Prove $\sum\limits_{n\mathop=0}^{\infty}\frac{1}{n^2+1}=\frac{1}{2}+\frac{\pi}{2}\left(\frac{e^{2\pi}+1}{e^{2\pi}-1}\right)$

Question

How do I show that

$$\sum\limits_{n\mathop=0}^{\infty}\frac{1}{n^2+1}=\frac{1}{2}+\frac{\pi}{2}\left(\frac{e^{2\pi}+1}{e^{2\pi}-1}\right)$$

Answer 1

For example, using the Poisson summation formula: $$ \sum_{n\in\mathbb{Z}}f(n)=\sum_{k\in\mathbb{Z}}\hat{f}(k),\qquad \hat{f}(\nu)=\int_{-\infty}^{\infty}f(x)e^{-2\pi i \nu x}dx.$$ Namely, setting $f(x)=\frac{1}{x^2+1}$, we obtain \begin{align} \hat{f}(\nu)=\int_{-\infty}^{\infty}\frac{e^{-2\pi i \nu x}dx}{x^2+1}=\int_{-\infty}^{\infty}\frac{e^{-2\pi i \nu x}dx}{x^2+1}= \pi e^{-2\pi |\nu|}, \end{align} where we calculated the last integral by residues.
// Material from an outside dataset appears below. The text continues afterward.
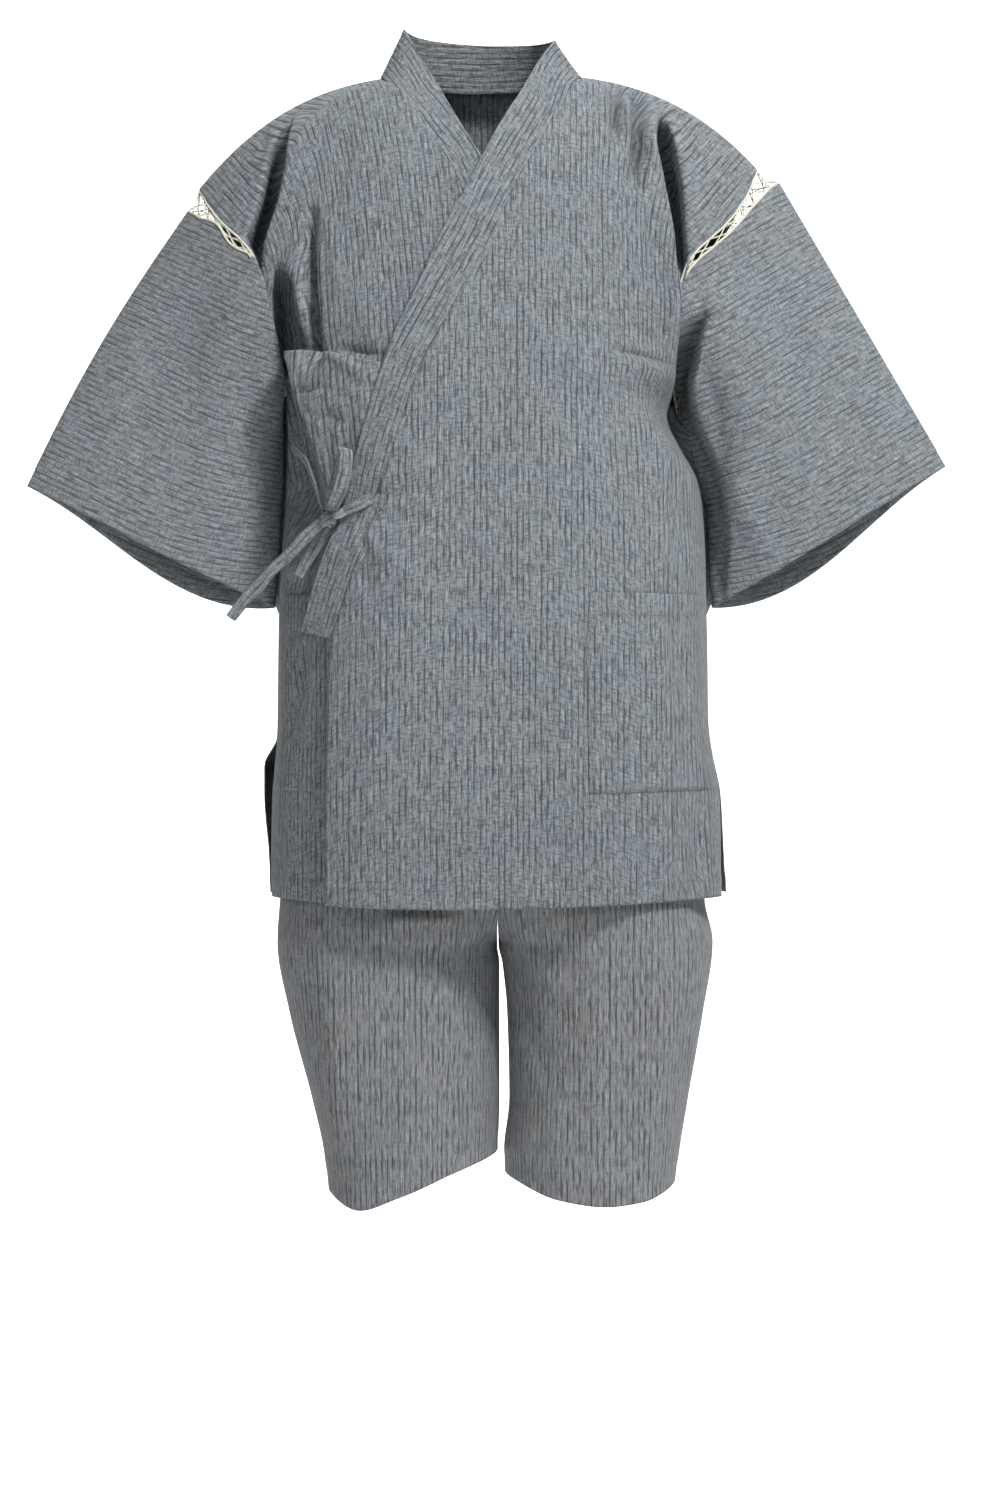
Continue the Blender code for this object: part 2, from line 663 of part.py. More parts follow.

Therefore, we can write $$\sum_{n\in\mathbb{Z}}\frac{1}{n^2+1}=\pi\sum_{k\in\mathbb{Z}}e^{-2\pi |k|}=\frac{\pi\sinh2\pi}{\cosh2\pi-1}=\pi \coth \pi.$$ This is obviously equivalent to the formula you want to prove.